The human impact is equally severe: nearly four billion people face severe water scarcity for at least one month per year; 2.2 billion lack access to safely managed drinking water; and two billion live on land that is subsiding, often irreversibly. The economic cost of droughts, increasingly “anthropogenic,” already amounts to 307 billion dollars per year.
A matter of justice and security
The report insists that water bankruptcy is not merely an environmental or technical issue. It is a matter of social justice and global security. The costs of degradation fall disproportionately on small farmers, Indigenous communities, rural populations, women, and youth — while the benefits of excessive water use have often been captured by more powerful actors.

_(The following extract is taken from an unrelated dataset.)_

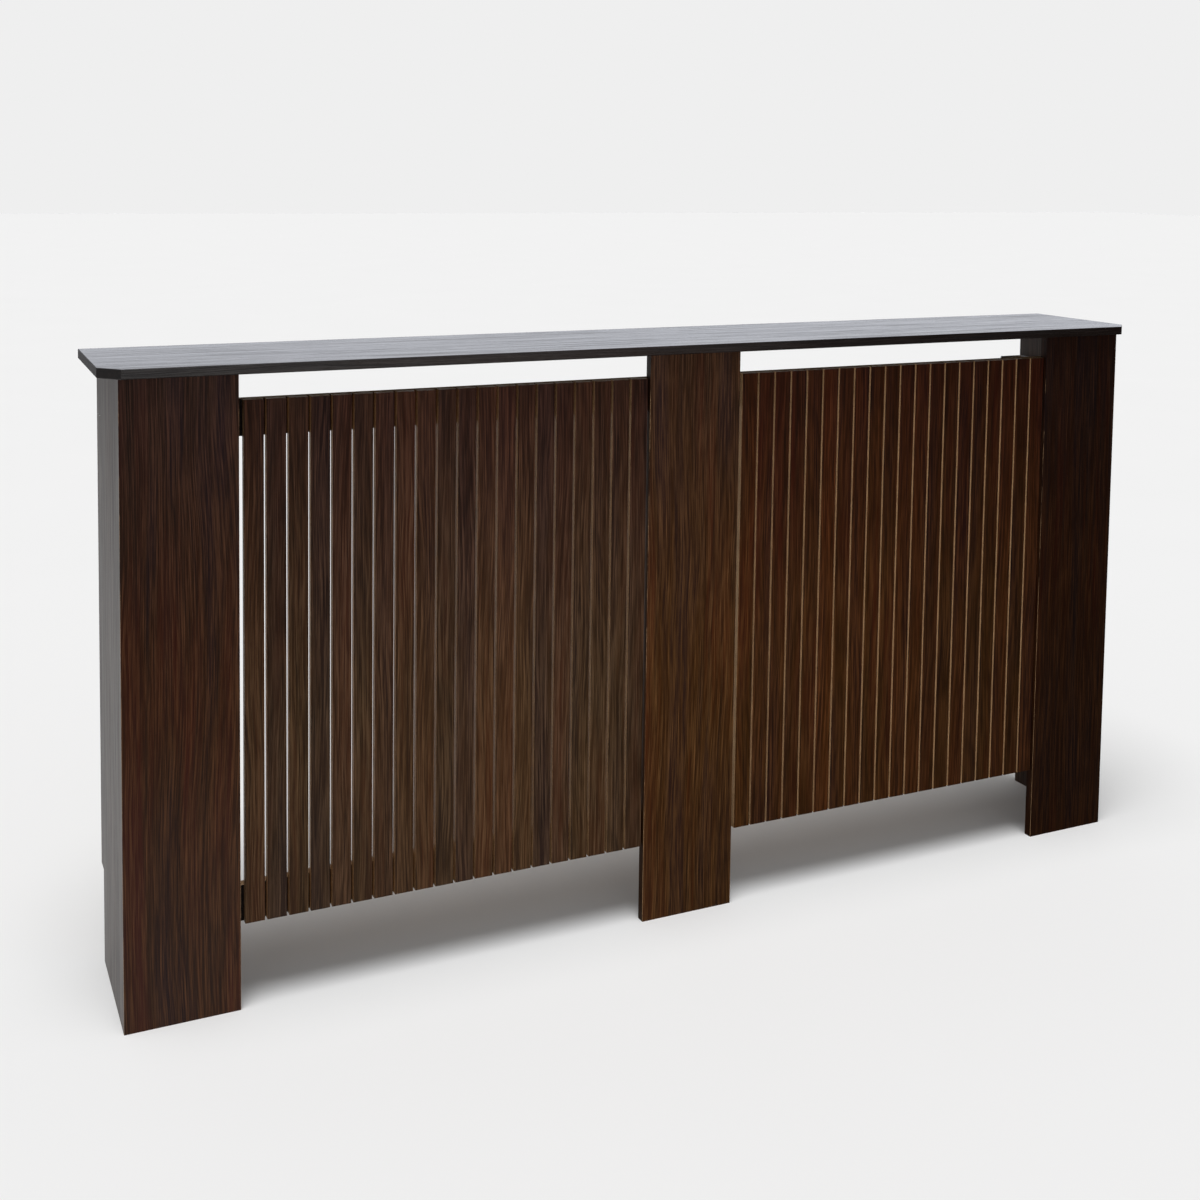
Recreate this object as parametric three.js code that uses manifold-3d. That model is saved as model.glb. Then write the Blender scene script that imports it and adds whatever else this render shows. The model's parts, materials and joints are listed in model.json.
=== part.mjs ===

For Tshilidzi Marwala, United Nations Under-Secretary-General and Rector of UNU, “the way countries manage water bankruptcy will be decisive for peace, stability, and social cohesion.”
Managing bankruptcies instead of crises
In light of this scenario, the report argues for a paradigm shift: abandoning crisis management logic and adopting a bankruptcy management approach. This means accepting that not everything can be recovered, but that it is still possible to prevent further losses and to redistribute fairly the costs of transition.
Among the priorities are protecting remaining natural capital, reassessing water rights and usage expectations, transforming intensive sectors such as agriculture and industry, and supporting just transitions for communities whose ways of life will have to change.
More than a sign of resignation, the report presents itself as a call for political honesty. “Declaring bankruptcy is not giving up,” says Madani. “It is recognizing reality in order to start again.”
With the UN Water Conference in 2026, the end of the Water Decade in 2028, and the 2030 deadline for the Sustainable Development Goals, the authors argue that the world has a final window to redefine its relationship with water. Otherwise, the deficit will continue to grow — until there is nothing left to manage.